C'était prévu que ce film complète votre trilogie sur le mal?
L'idée de la trilogie est venue après que j'ai fait Amin Dada. Je me suis dit que ma technique qui m'est naturelle de ne pas vouloir juger les gens et de les faire parler marche formidablement, alors il faut absolument que je continue. J'ai eu beaucoup de projets documentaires qui n'ont pas tous marchés.

Comment percevez-vous la situation en Birmanie, avec la tragédie des Rohingyas? On peut parler de génocide, de nettoyage ethnique?
Évidemment que c'est un génocide, dans la mesure où un génocide n'est pas basé sur le nombre de morts. C'est basé sur toutes une successions de définitions et il y a la plupart des définitions du génocide qui sont déjà remplies. Si on veut être un peu timide, on peut parler de nettoyage ethnique. Mais ça peut se transformer en catastrophe humanitaire d'une seconde à l'autre, car on n'aide pas les Nations unies venir sur place, apporter de la nourriture aux quelques Rohingyas qui sont restés. Il y en a toujours qui essayent de fuir. Le choléra peut se déclencher parmi les réfugiés d'une seconde à l'autre. Donc il y aurait un nombre considérable de morts. On est dans une situation de crise absolument limite et il s'agit quand même d'une population d'un million de personnes. Ce n'est pas rien.

J'avais voulu m'intéresser à savoir comment le bouddhisme pouvait être mélangé à quelque chose comme ça et malheureusement, j'étais en avance. Le pire est arrivé. Et maintenant, il faut tout faire pour réparer cette chose. Mais on voit très bien que c'est devenu un jeu politique et que les Chinois ne sont pas du côté des Rohingyas. Ils ne pensent absolument pas aux Rohingyas d'abord. Ils pensent à leurs intérêts avec la Birmanie, au pétrole. Eux, ils veulent arranger les choses, pour pouvoir continuer à avoir leurs intérêts, mais ils ne veulent pas sauver les Rohingyas ou créer une situation qui permette aux Rohingyas de rentrer chez eux avec une protection armée des Nations unies, etc. Ce qu'on a fait au Kosovo. Une solution comme ça n'est pas encore en vue.

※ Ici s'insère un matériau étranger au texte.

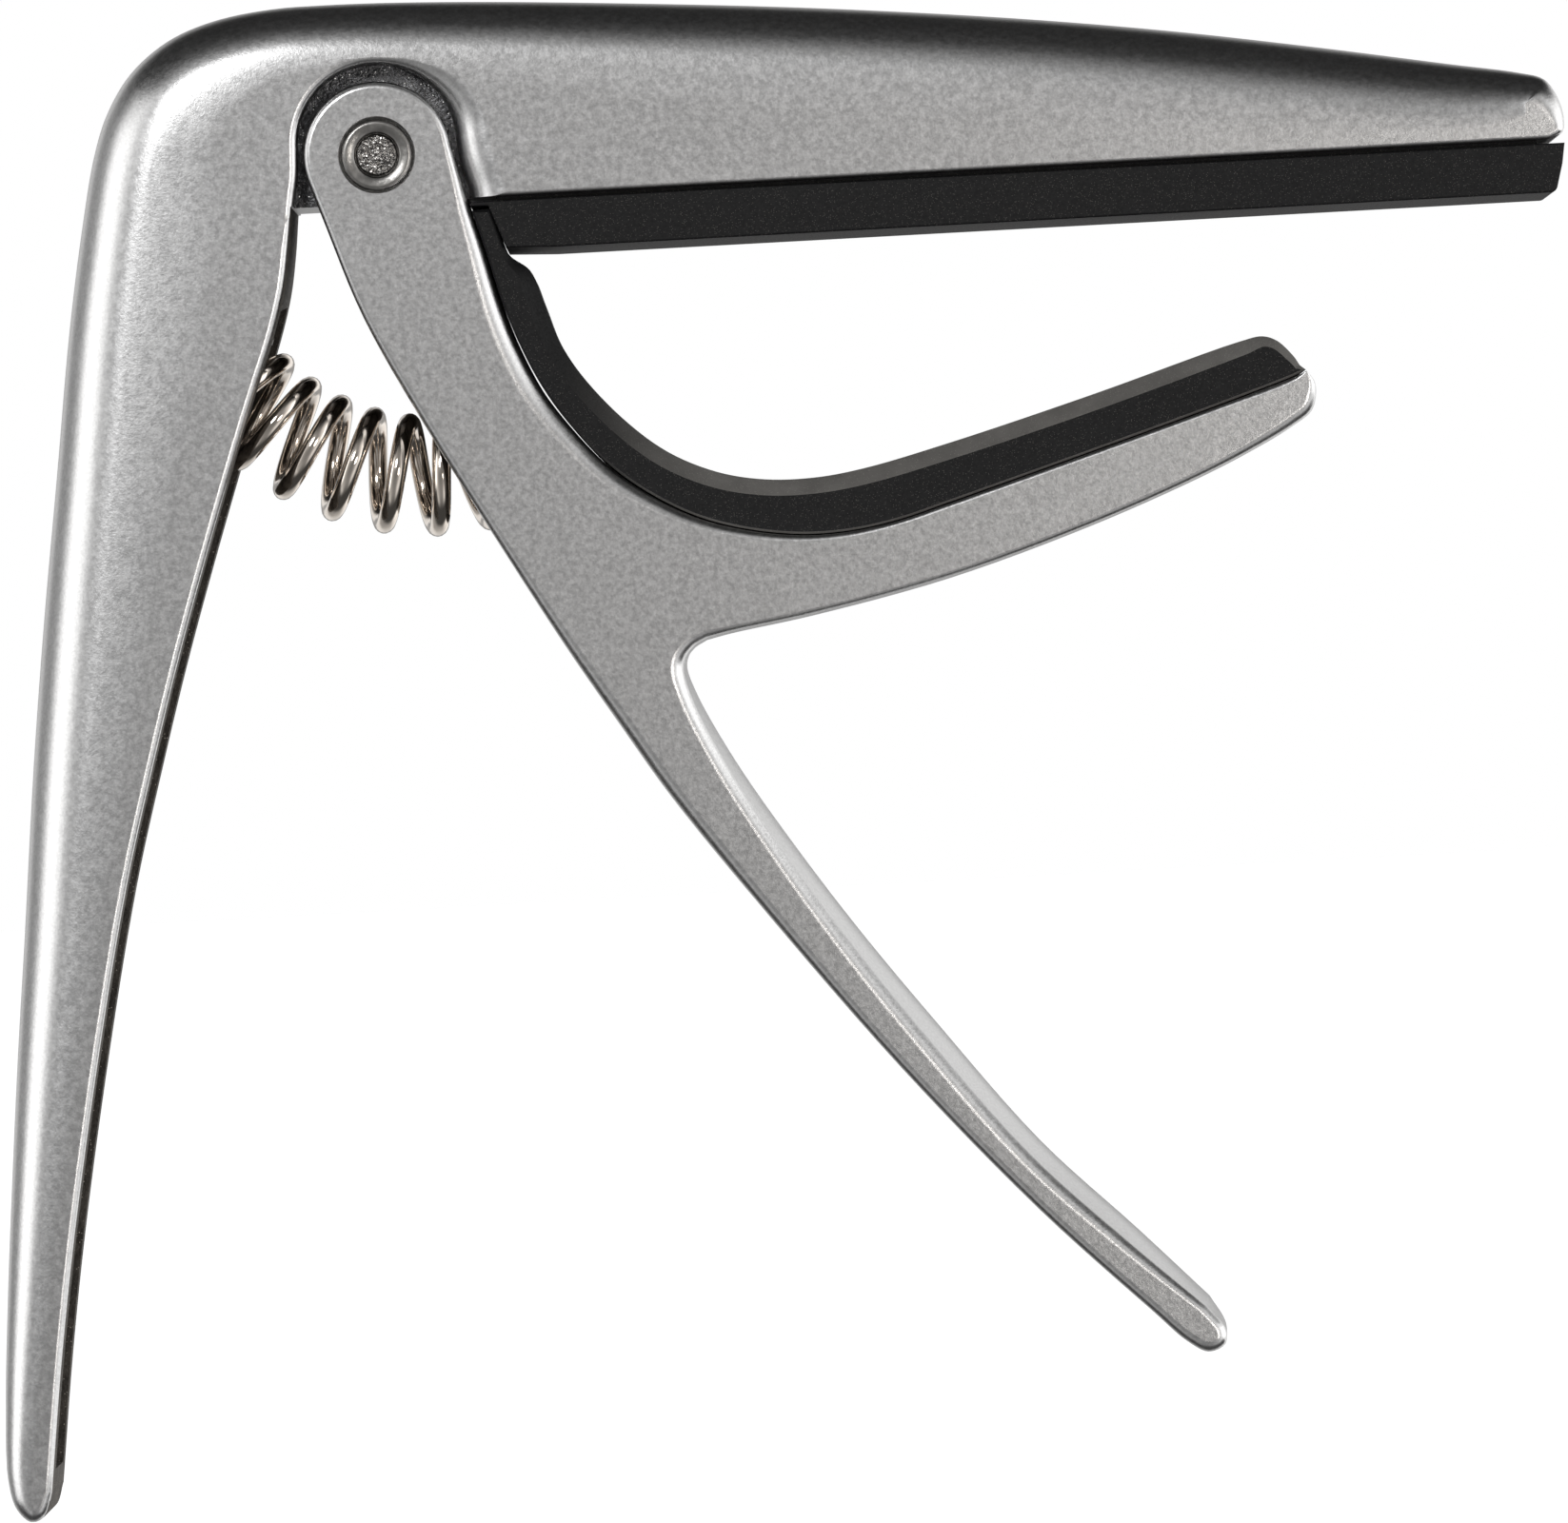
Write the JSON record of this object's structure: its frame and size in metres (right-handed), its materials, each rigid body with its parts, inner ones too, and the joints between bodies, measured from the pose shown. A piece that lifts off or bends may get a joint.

L'opinion face à Aung San Suu Kyi est vraiment à la baisse...
C'est une très triste histoire. Elle ne peut pas continuer à dire «Je fais ça pour éviter le pire, pour éviter un  coup d'État». Il y a un moment où elle doit faire un choix. Elle a visiblement fait le choix de défendre l'armée et les exactions de l'armée, de dire que les gens brûlent leurs propres maisons, que ce sont les militants Rohingyas qui tuent les gens et pas les militaires, que les militaires sont sans reproche et qu'il n'y a pas eu de viols. Tout ça c'est sur son site à elle, qui est directement supervisé par elle. Donc, il n'y a absolument aucune excuse pour qu'un prix Nobel de la paix se comporte comme ça.

L'excuse est toujours «C'est pour le bien du pays, c'est pour éviter une catastrophe». Et à force de vouloir éviter une catastrophe, on est en plein dedans.